* _SHORT PROBLEM_: Your task is to reproduce the material exactly.

* _DATASET EXCERPT_:
>>>>>
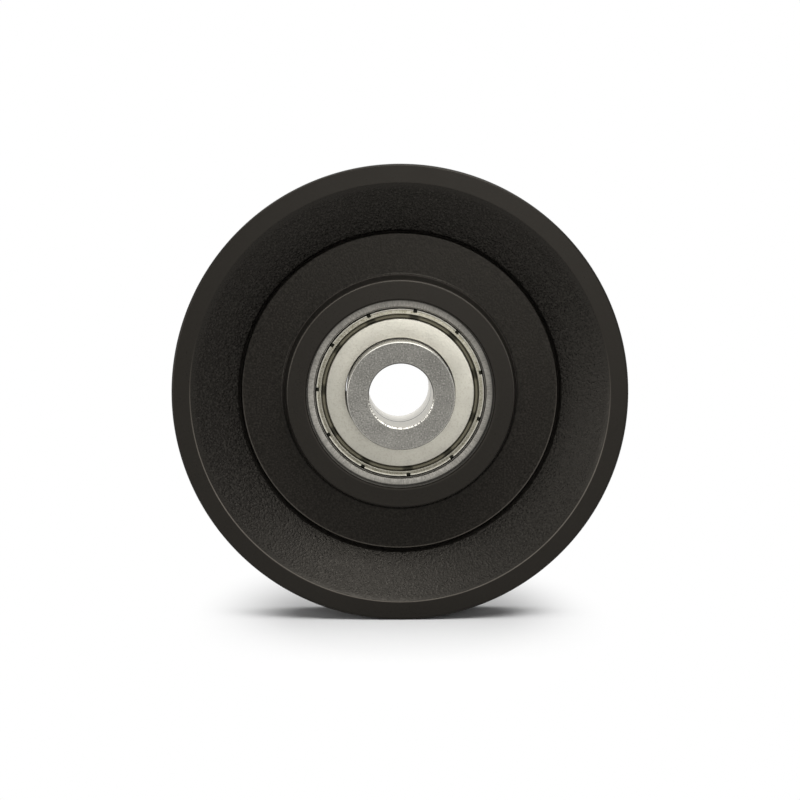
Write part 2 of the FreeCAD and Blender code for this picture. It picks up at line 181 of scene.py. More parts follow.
class Graph:
    """The node tree of one material or world, emptied and filled by code."""

    def __init__(self, owner: Union[bpy.types.Material, bpy.types.World]) -> None:
        """Empties the owner's tree.

        Args:
            owner: the material or world.
        """
        owner.use_nodes = True
        self.tree = owner.node_tree
        self.tree.nodes.clear()

    def add(
        self,
        kind: str,
        settings: Optional[Mapping[str, object]] = None,
        inputs: Optional[Mapping[Union[str, int], Input]] = None,
    ) -> bpy.types.Node:
        """Adds a node of any kind.

        Args:
            kind: the node's type.
            settings: its properties, set first.
            inputs: values or links for its sockets, by name or number.

        Returns:
            The new node.
        """
        node = self.tree.nodes.new(kind)
        for name, setting in (settings or {}).items():
            setattr(node, name, setting)
        for name, given in (inputs or {}).items():
            self.feed(node.inputs[name], given)
        return node

    def feed(self, socket: Socket, given: Input) -> None:
        """Links an output to the socket, or sets the socket's own value.

        Args:
            socket: the input socket.
            given: what it takes.
        """
        if isinstance(given, Number):
            self.tree.links.new(given.socket, socket)
        elif isinstance(given, Socket):
            self.tree.links.new(given, socket)
        else:
            socket.default_value = given

    def place(self) -> Socket:
        """The point on the piece, in the piece's own metres."""
        return self.add("ShaderNodeTexCoord").outputs["Object"]

    def parts(self, vector: Socket) -> tuple[Number, Number, Number]:
        """The x, y and z of a vector."""
        node = self.add("ShaderNodeSeparateXYZ", {}, {0: vector})
        return tuple(Number(self, output) for output in node.outputs)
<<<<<
* _ANSWER_:
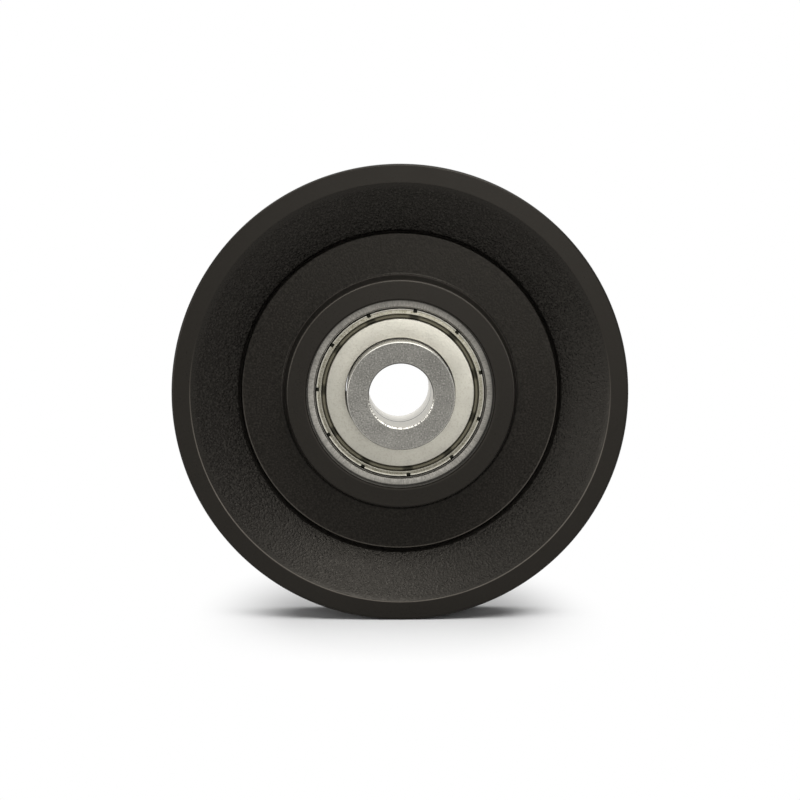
Write part 2 of the FreeCAD and Blender code for this picture. It picks up at line 181 of scene.py. More parts follow.
class Graph:
    """The node tree of one material or world, emptied and filled by code."""

    def __init__(self, owner: Union[bpy.types.Material, bpy.types.World]) -> None:
        """Empties the owner's tree.

        Args:
            owner: the material or world.
        """
        owner.use_nodes = True
        self.tree = owner.node_tree
        self.tree.nodes.clear()

    def add(
        self,
        kind: str,
        settings: Optional[Mapping[str, object]] = None,
        inputs: Optional[Mapping[Union[str, int], Input]] = None,
    ) -> bpy.types.Node:
        """Adds a node of any kind.

        Args:
            kind: the node's type.
            settings: its properties, set first.
            inputs: values or links for its sockets, by name or number.

        Returns:
            The new node.
        """
        node = self.tree.nodes.new(kind)
        for name, setting in (settings or {}).items():
            setattr(node, name, setting)
        for name, given in (inputs or {}).items():
            self.feed(node.inputs[name], given)
        return node

    def feed(self, socket: Socket, given: Input) -> None:
        """Links an output to the socket, or sets the socket's own value.

        Args:
            socket: the input socket.
            given: what it takes.
        """
        if isinstance(given, Number):
            self.tree.links.new(given.socket, socket)
        elif isinstance(given, Socket):
            self.tree.links.new(given, socket)
        else:
            socket.default_value = given

    def place(self) -> Socket:
        """The point on the piece, in the piece's own metres."""
        return self.add("ShaderNodeTexCoord").outputs["Object"]

    def parts(self, vector: Socket) -> tuple[Number, Number, Number]:
        """The x, y and z of a vector."""
        node = self.add("ShaderNodeSeparateXYZ", {}, {0: vector})
        return tuple(Number(self, output) for output in node.outputs)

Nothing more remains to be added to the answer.